Operating 24 hours a day, seven days a week, about 200 workers will continue to move another three million cubic metres of dirt to make sure the area is ready when the weather co-operates.
About 4.5 million cubic metres have already been moved, leveling the playing field where for the runway will be laid.
“It’s the magnitude of what we’re actually doing” that differentiates this project from others, Duncan Fitzpatrick, senior project manager of PCL-Parsons-Dufferin said Friday during a tour of the site.
The runway is part of the $2-billion Calgary Airport Authority infrastructure project which began construction earlier this year.
A new terminal for U.S. and international flights will double the airport’s current size, while the longer parallel runway will increase the number of destinations that can be reached, boosting Calgary’s position as a key global hub.
“Calgary is not going to be in any way short on capacity,” Calgary-based aviation consultant Rick Erickson said. “I don’t mean to sound like a homer, but it’s very impressive.
“It positions Calgary and Alberta and Western Canada as a hub. If I were Vancouver (airport) I’d be a little concerned about Calgary’s ambition for the future.”
Calgary’s airport is one of the busiest in the country, moving almost 200,000 flights and 12.5 million passengers through last year. Only Toronto, Vancouver and Montreal are busier.
With its traffic increasing about four per cent a year, the existing facilities have reached capacity, with a flight taking off or landing every minute during the airport’s rush hours.

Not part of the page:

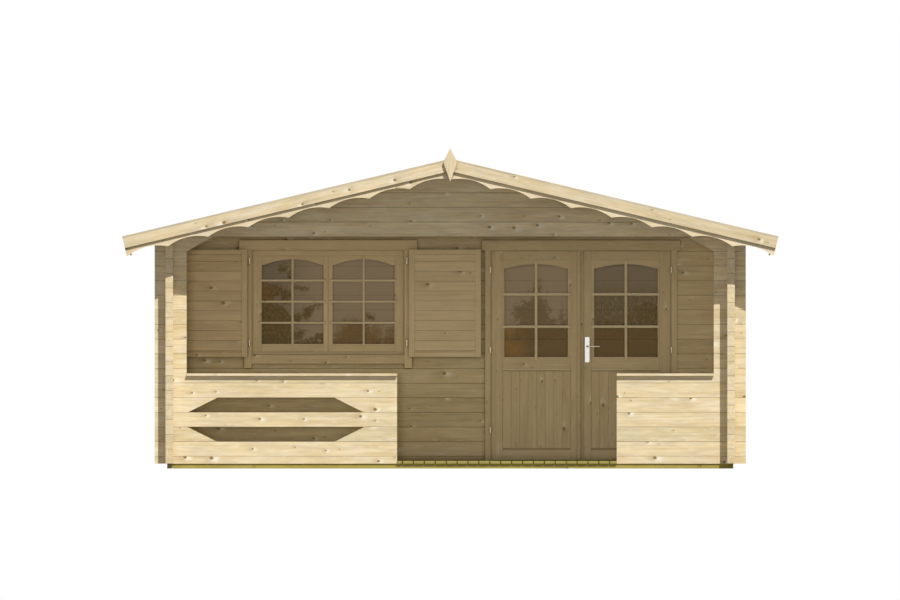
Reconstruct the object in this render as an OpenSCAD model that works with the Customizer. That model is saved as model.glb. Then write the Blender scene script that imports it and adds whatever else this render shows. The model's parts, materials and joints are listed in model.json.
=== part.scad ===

As well, the growth in the number of flights to the U.S. and beyond North America has led customs to impose a two-hour window on when passengers can pass through.
This expansion should give the aiprort enough capacity for more than 30 years.
While Calgarians can’t tour the busy construction sites and won’t see the finished projects for a few years — the runway will be in operation in the spring of 2014, while the terminal will open in the fall of 2015 — the airport is providing a sneak peak in its arrivals area.
The display includes models of the new runway and terminal, video of some of the construction, the same granite floor that will be used in the new building and it showcases the new baggage system that will be used in non-public areas, which has tubs instead of a belt and individual motors that require less energy.
The new 183,500 square-metre, five-level terminal building is being touted for its environmentally-friendly features, which include using co-generation to provide its electricity and the recycling of rainwater.
As well, it will be heated geo-thermally, says Marvin Messner, the project’s director for EllisDon. His crews will drill 624 holes into the site, 130 metres deep, to use the Earth’s heat to warm passengers flying to Paris and Hawaii.
Also on display in the airport’s project overview will be a to-scale cross-section of the new runway.
Building the stretch of concrete where the world’s biggest planes can land — a length equal to the distance between downtown and Chinook mall and 60 metres wide — requires moving 7.5 million cubic metres of dirt, and using 500 cubic metres of gravel and 260,000 cubic metres of concrete.
Fitzpatrick said first the earth is compacted as much as possible, before — working in 10 metre widths — 0.5 metres of gravel is placed a layer at a time and compacted. Then a cement stabilized base is added, followed by 17 inches of concrete surface paving. In total, from gravel to top layer, the runway is 1.135 metres thick.
A half-kilometre has been completed up to the first concrete layer so far, the rest will begin in spring.
A second concrete plant will be added on site then, one to produce the intermediate layer and the other the top layer.
More than 40 kilometres of pipe will be incorporated inside the runway to help drain it.
Bob Schmitt, the airport’s senior vice-president of planning and engineering, said the entire project is on schedule and on budget, with 85 per cent of the contracts already signed.
Last year, airport improvement fees levied on passengers departing from Calgary were increased by $3 to $25 to help pay for the project, which is entirely paid for by the Calgary Airport Authority.